I explained this once to a male friend of mine as the "relationship sweats." I get these heavy after I've been kind of seeing someone for a month or more, especially if we're talking often and spending lots of time together. One day it hits me that he's going to figure out I'm nuts, and magnificently unstable. He's going to discover that I'm not really obedient. He's going to realize that as much as I have a boner for his boner, I have an equally swollen boner for the bottle. The list goes on, and the end result of this list is that he's going to want to reign me in somehow. He's going to tell me to quit smoking, or drinking. He's going to tell me I talk too much, or I'm too opinionated. He's going to ridicule my opinions, etc.


So begins the choke and the sweats. Then I realize I don't even know what the hell a relationship is in the first place. I couldn't even begin to imagine myself in one. I mean if I had to pull a frame of reference for "relationship" I've had about two and they were both so gnarly, so filled with fireworks and flames, I don't know if I'd want to compare anything to them. Any situation that doesn't involve cellphones flying into walls, or repetitious 3am calls that force you to unplug/turn off the phone is a step in the right direction.

But you never really know how it will turn out, do you? And chances are that a cellphone could, in all likelihood, go flying. You know what they say? Once you get injured, your odds for injury automatically go up. If I think I could stand a chance of falling for someone, or accidentally slip into a relationship, by allowing for a natural course of events, I immediately flashback to the fire and brimstone and sweat and choke it out. I have a mental block that will not allow me to attach myself to being completely involved with someone else.

I absolutely 1,000% do not trust a man not to tell me a lie. He may not be lying now, but he will lie, eventually. (I acknowledge that my trust issues are larger than the mansion in Calabasas, CA I hope to one day own.)I also believe that if I'm too nice to him, he will interpret my affections and confections as weakness, and he will insult my vagina by smashing another bird. I convince/remind/convince myself that nothing lasts forever, that people are idiots and as I am a people and he is a people we are both morons and better off unattached.

But at the start, at Jump Street... Boy, at Jump Street I'm ready-set-Freddy to pull the trigger. I'm hollaring cupid's name loud as motor bike down a one-way street on the first warm night of May. I'm going to kiss you like I've waited my whole life to kiss you. I'm going to wrap my arms around you and press my fingers into every part of your shoulders and back, because I'm convinced I can feel your soul, and it's pure and magnificent and it ignites me.

I realize a large part of my love sickness is due to an over-hyper-active imagination that's prone to embellishment.
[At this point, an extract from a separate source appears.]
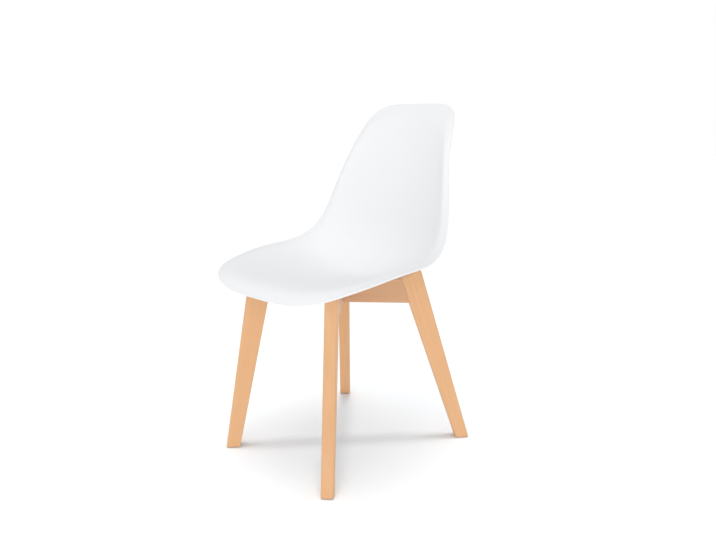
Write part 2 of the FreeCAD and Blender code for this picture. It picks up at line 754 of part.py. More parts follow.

But this is a part of my psychological make-up I'm not willing to sever ties with. I need my insanity to create. If I have to suffer being single for it, oh well. Being single isn't nearly half as much a chore as being involved can be. Being single doesn't hurt, it doesn't sting, and it never bites you in the ass (unless you're into that).

Being single is being free, and when I think this way about, anxiety jumps out the window. I think the anxiety that accompanies a love affair comes from our fears of being alone. But when I remember that I'm okay being alone, that I'm good as is, and that nothing is wrong with being singular then everything is suddenly fine. And so long as I'm single, I'm accountable only to myself, and my work - which is the best place to place my passions, non?

The point is - regarding romantic relations, creative endeavors, personal ambitions, or professional gains - as long as our activities are laced, spiked, doused, and draped in passion, then we can't possibly fail, as long as we forge ahead, despite all potential roadblocks and concerns we can get to where we'd like to go. But as long as we operate from an anxious frame of mind, rooted in fear, then we perpetuate the worst possible outcome.

Things don't always go according to plan, or wishes, but they usually do always work out - just so long as we keep our passions up, and our focus sharp.